Clearly, the most straightforward position is a trade sale. This will typically deliver not only the best value, but often the most cash up-front. Passing the business to the next generation or a management buyout may need to be funded partly by the exiting shareholder, with such funding being repaid out of the profits of the business, often over several years. This leaves the owner more dependent on the future success of the business. However for high growth businesses, the prospect of retaining some equity or loan notes within the business can offer an opportunity for a further return on this investment, having de-risked through the initial transaction.
A common misconception is that leaving the business to the next generation is a purely philanthropic exercise. Despite the connected party element, H M Revenue and Customs will often accept, through advance clearance, that passing a business to the next generation via a Newco structure in return for cash and loan notes, to be funded from the future profits of the business over a number of years, can be taxed as capital.

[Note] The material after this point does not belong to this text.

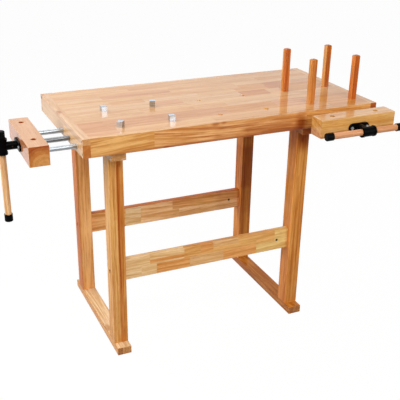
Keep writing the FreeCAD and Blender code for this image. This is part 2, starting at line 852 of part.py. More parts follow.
def make_flange(name, vise):
    """The oval plate on the jaw's outer face, which the screw turns in, and its two bolts."""
    body = new_body(name + "_flange")
    middle = sketch_on(body, "XZ", z="jaw_thick")
    pad(body, rectangle(middle, "flange_length - flange_height", "flange_height"), "flange_thick")
    ends = [
        ("(flange_length - flange_height)/2", "0"),
        ("-(flange_length - flange_height)/2", "0"),
    ]
    plate = pad(
        body, circles(sketch_on(body, "XZ", z="jaw_thick"), "flange_height", ends), "flange_thick"
    )
    outer = -size("jaw_thick") - size("flange_thick")
    dress(body, "Fillet", plate, "flange_round", lambda edge: lies_at(edge, "Y", outer))
    holes(body, "XZ", "jaw_thick", "screw_hole", "flange_thick", [("0", "0")], True)
    bolts = [("flange_bolt_spacing/2", "0"), ("-flange_bolt_spacing/2", "0")]
    holes(body, "XZ", "jaw_thick", "flange_bolt_dia", "flange_thick", bolts, True)
    seat(body, vise)
    length = "flange_thick + flange_bolt_grip"
    screws = [
        headed("flange_bolt", length, (x, "-jaw_thick - flange_thick", z), (0, 1, 0))
        for x, z in bolts
    ]
    seat(group(name + "_flange_bolts", screws), vise)


def make_collar(name, vise):
    """A ring pinned on the screw behind the flange: it pulls the jaw open."""
    body = new_body(name + "_screw_collar")
    ring = circles(sketch_on(body, "XZ", z="jaw_thick - collar_clear/2"), "collar_dia")
    pad(body, ring, "collar_thick", backwards=True)
    holes(body, "XZ", "jaw_thick", "screw_dia", "jaw_thick", [("0", "0")])
    seat(body, vise)


def beside(body, plane, reach, level="0"):
    """A sketch on a plane along the screw, its origin at reach from the jaw's inner face."""
    along = "x" if plane == "YZ" else "y"
    return sketch_on(body, plane, z=level, **{along: f"-({reach})"})


def make_hub(name, vise):
    """A T of cast iron: a neck on the screw and a cross barrel that the handle slides through."""
    body = new_body(name + "_hub")
    reach = "jaw_thick + hub_reach"
    plane = vise["handle_plane"]
    neck = circles(sketch_on(body, "XZ", z=reach), "neck_dia")
    pad(body, neck, "hub_reach - flange_thick - collar_clear", backwards=True)
    pad(body, circles(beside(body, plane, reach), "hub_dia"), "hub_length", both_ways=True)
    for end, inward in (("", True), ("-", False)):
        rim = circles(beside(body, plane, reach, end + "hub_length/2"), "hub_rim_dia")
        pad(body, rim, "hub_rim_width", backwards=inward)
    bore = beside(body, plane, reach, "hub_length/2")
    pocket(body, circles(bore, "handle_dia + 2*handle_clear"), "hub_length")
    holes(body, "XZ", "jaw_thick", "screw_dia", "screw_in_hub", [("0", "0")], True)
    pin_reach = "jaw_thick + hub_pin_place"
    cross = beside(body, vise["pin_plane"], pin_reach, "neck_dia/2")
    pocket(body, circles(cross, "hub_pin_dia"), "neck_dia")
    seat(body, vise)
    start = across(vise["pin_turn"], f"-({pin_reach})", "-neck_dia/2")
    pin = cylinder("hub_pin_dia", "neck_dia", *start, vise["pin_turn"])
    seat(group(name + "_hub_pin", [pin]), vise)


def make_handle(name, vise):
    """A wooden bar through the hub, a cap on each end to keep it there."""
    turn = vise["handle_turn"]

    def along(distance):
        """A place on the bar's own axis, measured from the bar's middle."""
        return across(turn, "-jaw_thick - hub_reach", f"{vise['handle_shift']} + ({distance})")

    bar = cylinder("handle_dia", "2*bar_end", *along("-bar_end"), turn)
    seat(group(name + "_handle_bar", [bar]), vise)
    caps = []
    ends = (
        ("-handle_length/2", "-bar_end", LOW_RIM),
        ("handle_length/2 - cap_length", "bar_end - cap_socket", HIGH_RIM),
    )
    for shell_start, socket_start, rim in ends:
        shell = doc.addObject("Part::Fillet", "Shell")
        shell.Base = cylinder("cap_dia", "cap_length", *along(shell_start), turn)
        shell.Edges = [(rim, size("cap_round"), size("cap_round"))]
        cap = doc.addObject("Part::Cut", "Cap")
        cap.Base = shell
        cap.Tool = cylinder("handle_dia", "cap_socket", *along(socket_start), turn)
        caps.append(cap)
    seat(group(name + "_handle_caps", caps), vise)


# ---------------------------------------------------------------- dogs and pegs


def make_stop(label, side, height, edge, number, row, degrees, grooves=()):
    """A square stop with a round shank that drops into a dog hole."""
    body = new_body(label)
    head = pad(body, rectangle(sketch_on(body, "XY"), side, side), height)
    top = size(height)
    dress(body, "Chamfer", head, edge, lambda rim: lies_at(rim, "Z", top))
    shank = pad(body, circles(sketch_on(body, "XY"), "shank_dia"), "shank_length", backwards=True)
    tip = -size("shank_length")
    dress(body, "Chamfer", shank, "shank_edge", lambda rim: lies_at(rim, "Z", tip))
    for level in grooves:
        slot = rectangle(sketch_on(body, "XZ", y=level, z=f"{side}/2"), side, "dog_groove")
        pocket(body, slot, "dog_groove/2")
    place(
        body,
        "bench_left + " + column(number),
        "bench_front + " + dog_row(row),
        "bench_height",
        Rotation(Vector(0, 0, 1), degrees),
    )


# Where each stop stands: its column, counted from the left for a dog and from the right for
# a peg, its row, counted from the front, and how far it is turned in its hole.
DOGS = [(0, 1, 3), (0, 0, 47), (1, 1, -20), (1, 0, -5)]
PEGS = [(1, 1, 9), (1, 0, 6), (0, 1, -2), (0, 0, 4)]


def make_stops():
    levels = ["dog_height*0.3", "dog_height*0.5", "dog_height*0.7"]
    leftmost = count_columns() - 1
    sizes = ("dog_side", "dog_height", "dog_edge")
    for number, (place_in_row, row, degrees) in enumerate(DOGS, start=1):
        spot = (leftmost - place_in_row, row, degrees)
        make_stop(f"steel_dog_{number}", *sizes, *spot, levels)
    sizes = ("peg_side", "peg_height", "peg_edge")
    for number, spot in enumerate(PEGS, start=1):
        make_stop(f"wooden_peg_{number}", *sizes, *spot)


# ---------------------------------------------------------------- build, check and write


def build():
    make_panel()
    make_aprons()
    make_end_boards()
    make_corner_screws()
    make_bearers()
    make_legs()
    make_cross_boards()
    make_stretchers()
    make_frame_fasteners()
    for name, vise in VISES.items():
        make_jaw(name, vise)
        make_guide_rods(name, vise)
        make_screw(name, vise)
        make_guide_plate(name, vise)
        make_flange(name, vise)
        make_collar(name, vise)
        make_hub(name, vise)
        make_handle(name, vise)
    make_stops()


def check():
    """Every object has to be up to date, and every sub-part's shape whole and valid."""
    doc.recompute()
    for thing in doc.Objects:
        if "Invalid" in thing.State or "Error" in thing.State:
            raise RuntimeError(f"{thing.Label} ({thing.Name}) is {thing.State}")
    for thing in sub_parts:
        if thing.Shape.isNull() or not thing.Shape.isValid() or not thing.Shape.Solids:
            raise RuntimeError(f"{thing.Label} has no valid solid")


def write():
    os.makedirs("parts", exist_ok=True)
    for thing in sub_parts:
        thing.Shape.exportStep(os.path.join("parts", thing.Label + ".step"))
        print(f"{thing.Label}: {len(thing.Shape.Solids)} solids, {thing.Shape.Volume:.0f} mm3")


build()
check()
write()
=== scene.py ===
import math

import bmesh
import bpy
from mathutils import Matrix, Vector


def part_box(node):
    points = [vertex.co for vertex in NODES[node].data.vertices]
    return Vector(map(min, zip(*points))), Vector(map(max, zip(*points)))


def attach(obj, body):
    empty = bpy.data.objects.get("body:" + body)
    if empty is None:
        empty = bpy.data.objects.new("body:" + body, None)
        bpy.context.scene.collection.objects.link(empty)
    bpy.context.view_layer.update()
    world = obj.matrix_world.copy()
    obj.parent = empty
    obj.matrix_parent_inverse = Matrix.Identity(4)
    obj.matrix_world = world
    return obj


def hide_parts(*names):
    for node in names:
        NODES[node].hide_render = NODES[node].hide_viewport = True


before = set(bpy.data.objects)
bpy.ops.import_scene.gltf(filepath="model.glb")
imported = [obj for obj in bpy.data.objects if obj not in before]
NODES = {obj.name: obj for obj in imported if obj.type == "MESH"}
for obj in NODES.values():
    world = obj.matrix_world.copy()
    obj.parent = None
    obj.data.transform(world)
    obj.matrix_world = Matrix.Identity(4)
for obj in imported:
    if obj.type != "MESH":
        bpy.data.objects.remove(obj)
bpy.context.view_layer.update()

# Lengths are in metres. X runs to the bench's right end, Y to its back and Z up.
MM = 0.001
X, Y, Z = 0, 1, 2
BL, BF = -0.443, -0.1945  # the left end and the front of the bench

# ---------------------------------------------------------------- numbers on sockets


class Wire:
    """A number that comes out of a node. Arithmetic on it adds Math nodes."""

    def __init__(self, finish, socket):
        self.finish, self.socket = finish, socket

    def __add__(self, other):
        return self.finish.math("ADD", self, other)

    def __sub__(self, other):
        return self.finish.math("SUBTRACT", self, other)

    def __rsub__(self, other):
        return self.finish.math("SUBTRACT", other, self)

    def __mul__(self, other):
        return self.finish.math("MULTIPLY", self, other)

    def __gt__(self, other):
        return self.finish.math("GREATER_THAN", self, other)

    def __abs__(self):
        return self.finish.math("ABSOLUTE", self)

    __radd__ = __add__
    __rmul__ = __mul__

    def clamped(self):
        return self.finish.math("ADD", self, 0.0, use_clamp=True)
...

This can provide the retiring shareholder with a very tax efficient cashflow to help fund their retirement, replacing dividends and salary with capital sums which are subject to the very favourable capital gains tax rates mentioned, and without overly burdening the cashflow position of the company.
So yes, preparing for retirement as a business owner is both emotional and complex. It requires key decisions to be made at an early stage to ensure a smooth handover of the business to a capable management team, that the business has the right strategy to maximise the value on exit and, to the extent that the exit relies on future revenues, to ensure that those revenues are achieved.